10. Moderator’s team (Belgium), 2016
On occasion of the RJ WEEK 2016, the team of Moderator (the Flemish RJ services) will be collecting short stories from the general public about conflicts and their possible solutions. Moderator prepared postcards and pens to be given to people walking in the street or visiting the weekly market. Participants will be asked to think about conflicts they are involved in, if they could imagine being the opposite party and they will be asked what they would like to communicate to the other one concerned in the conflict. Finally, participants can send the postcard back to Moderator, or scan the QR code that leads to the website, where they can leave their comments. They are also invited to speak of it on social media with #prikkelmoderator.
11. Natxo (Basque country, Spain), 2016
I am sending you an account of a personal experience, which although it is not a history of Restorative Justice, contains a Restorative story.
I hope you like it. Read the story here.
12. Michael Kilchling (Germany), 2016
Victims react in different ways to the offer of a RJ meeting.

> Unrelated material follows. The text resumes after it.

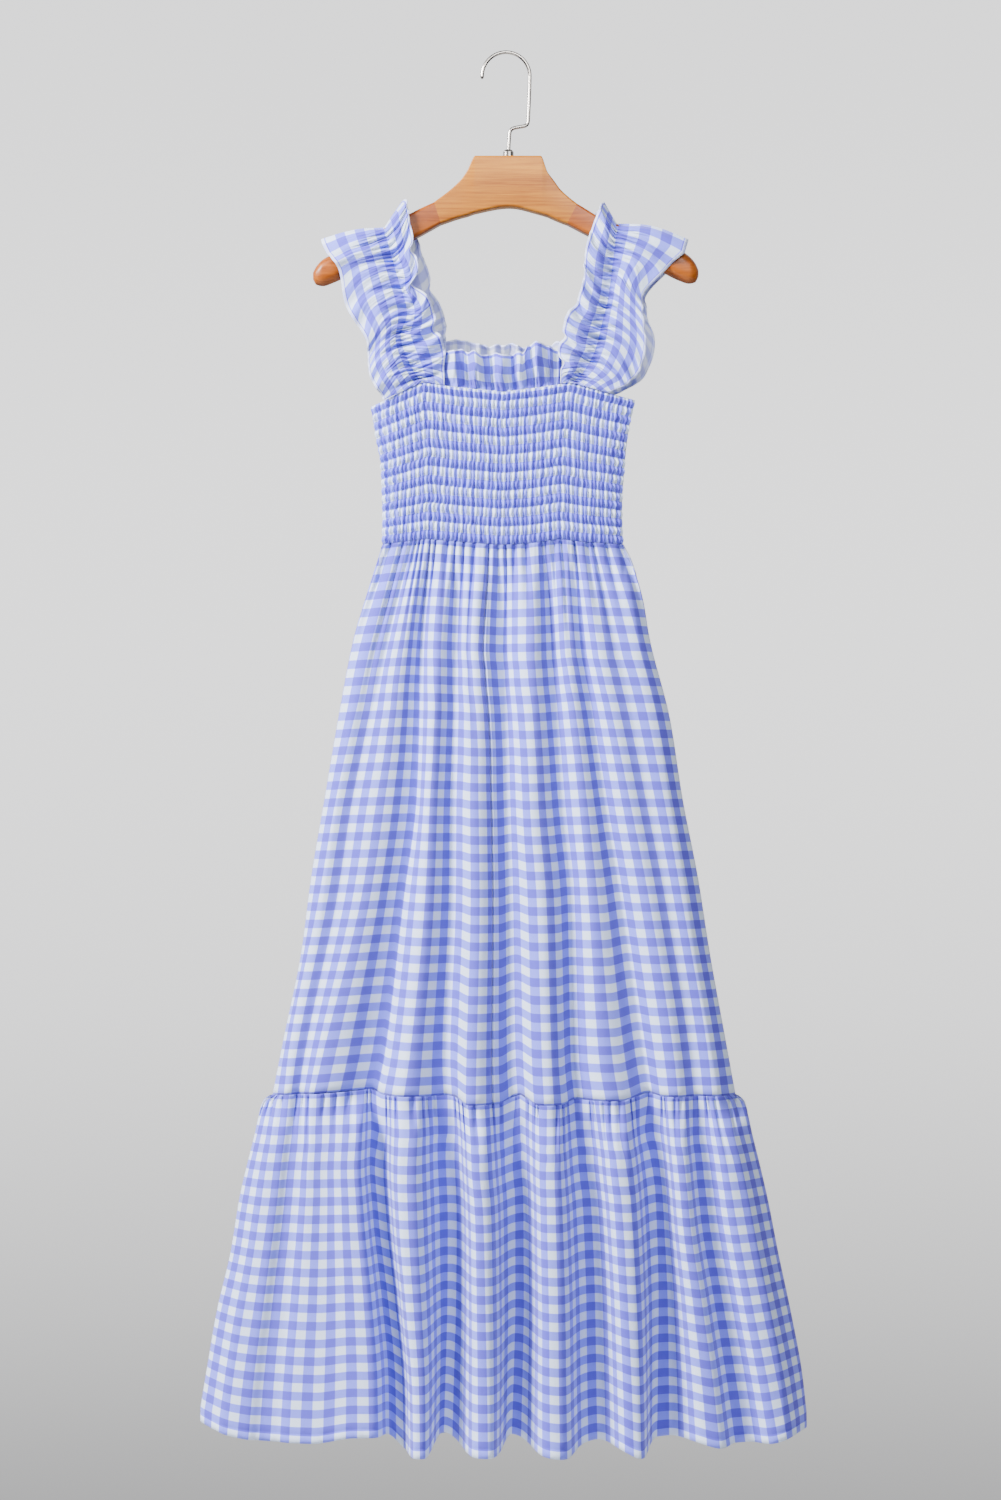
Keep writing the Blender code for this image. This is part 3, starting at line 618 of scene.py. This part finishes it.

Once, in Germany, a mediator asked a widow if she was ready to receive a letter of apology from the man responsible for the death of her husband. Such a letter (a common tool in victims’ victim programs inside and outside the prison system) was not enough for her: she responded that she wanted to meet him in person! This victim spontaneously expressed the desire for a personal encounter with the perpetrator in prison. Her daughter said that this was a long-standing wish of the mother, and, despite her own skepticism, she encouraged her mother. (Taken from an interview during the evaluation of the pilot project of restorative justice in prison in the German state of Baden-Württemberg: Kilchling, M.: Täter-Opfer-Ausgleich im Strafvollzug. Wissenschaftliche Begleitung des Modellprojekts “Täter-Opfer-Ausgleich im baden-württembergischen Justizvollzug”. Berlin 2016).